WORK TO BE COMPLETED
Begin with the first line of the listing and quote every line through the one containing "return float(np.interp(x, [row[0]"; give only those lines.

INFORMATION SHOWN
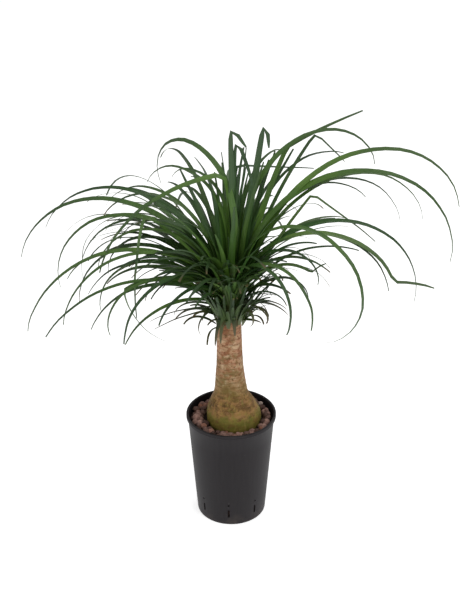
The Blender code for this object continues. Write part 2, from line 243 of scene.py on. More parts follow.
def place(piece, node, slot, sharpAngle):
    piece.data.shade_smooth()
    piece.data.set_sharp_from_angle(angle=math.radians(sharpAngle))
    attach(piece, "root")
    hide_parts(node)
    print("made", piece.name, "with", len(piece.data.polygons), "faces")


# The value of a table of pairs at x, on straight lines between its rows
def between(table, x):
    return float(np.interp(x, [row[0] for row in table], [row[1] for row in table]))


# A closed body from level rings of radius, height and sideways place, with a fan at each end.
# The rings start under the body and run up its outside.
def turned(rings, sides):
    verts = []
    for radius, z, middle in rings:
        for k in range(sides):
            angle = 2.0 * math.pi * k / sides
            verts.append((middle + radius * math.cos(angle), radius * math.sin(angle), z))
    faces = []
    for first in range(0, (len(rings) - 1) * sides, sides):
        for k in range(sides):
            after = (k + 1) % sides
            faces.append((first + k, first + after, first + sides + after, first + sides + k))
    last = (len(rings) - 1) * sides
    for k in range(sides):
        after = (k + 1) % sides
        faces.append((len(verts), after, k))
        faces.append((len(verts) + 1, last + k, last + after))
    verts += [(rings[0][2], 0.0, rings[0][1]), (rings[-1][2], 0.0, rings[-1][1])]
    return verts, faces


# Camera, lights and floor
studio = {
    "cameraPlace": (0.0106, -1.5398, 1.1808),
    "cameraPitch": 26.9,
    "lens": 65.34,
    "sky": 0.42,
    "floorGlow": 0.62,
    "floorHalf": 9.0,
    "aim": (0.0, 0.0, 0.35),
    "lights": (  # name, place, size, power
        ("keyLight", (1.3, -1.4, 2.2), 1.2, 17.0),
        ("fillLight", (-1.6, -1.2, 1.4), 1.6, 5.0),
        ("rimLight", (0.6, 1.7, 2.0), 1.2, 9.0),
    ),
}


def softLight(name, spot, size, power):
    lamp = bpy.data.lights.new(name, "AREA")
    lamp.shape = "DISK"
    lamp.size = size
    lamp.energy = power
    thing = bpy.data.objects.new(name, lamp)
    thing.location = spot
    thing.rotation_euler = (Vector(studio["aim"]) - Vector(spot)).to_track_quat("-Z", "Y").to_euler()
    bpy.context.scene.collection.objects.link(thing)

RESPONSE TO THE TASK
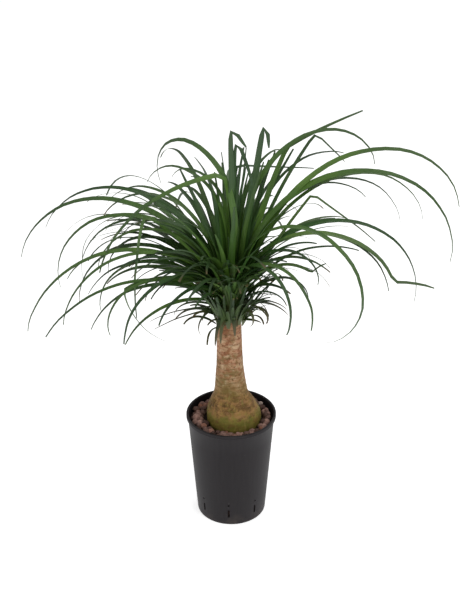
The Blender code for this object continues. Write part 2, from line 243 of scene.py on. More parts follow.
def place(piece, node, slot, sharpAngle):
    piece.data.shade_smooth()
    piece.data.set_sharp_from_angle(angle=math.radians(sharpAngle))
    attach(piece, "root")
    hide_parts(node)
    print("made", piece.name, "with", len(piece.data.polygons), "faces")


# The value of a table of pairs at x, on straight lines between its rows
def between(table, x):
    return float(np.interp(x, [row[0] for row in table], [row[1] for row in table]))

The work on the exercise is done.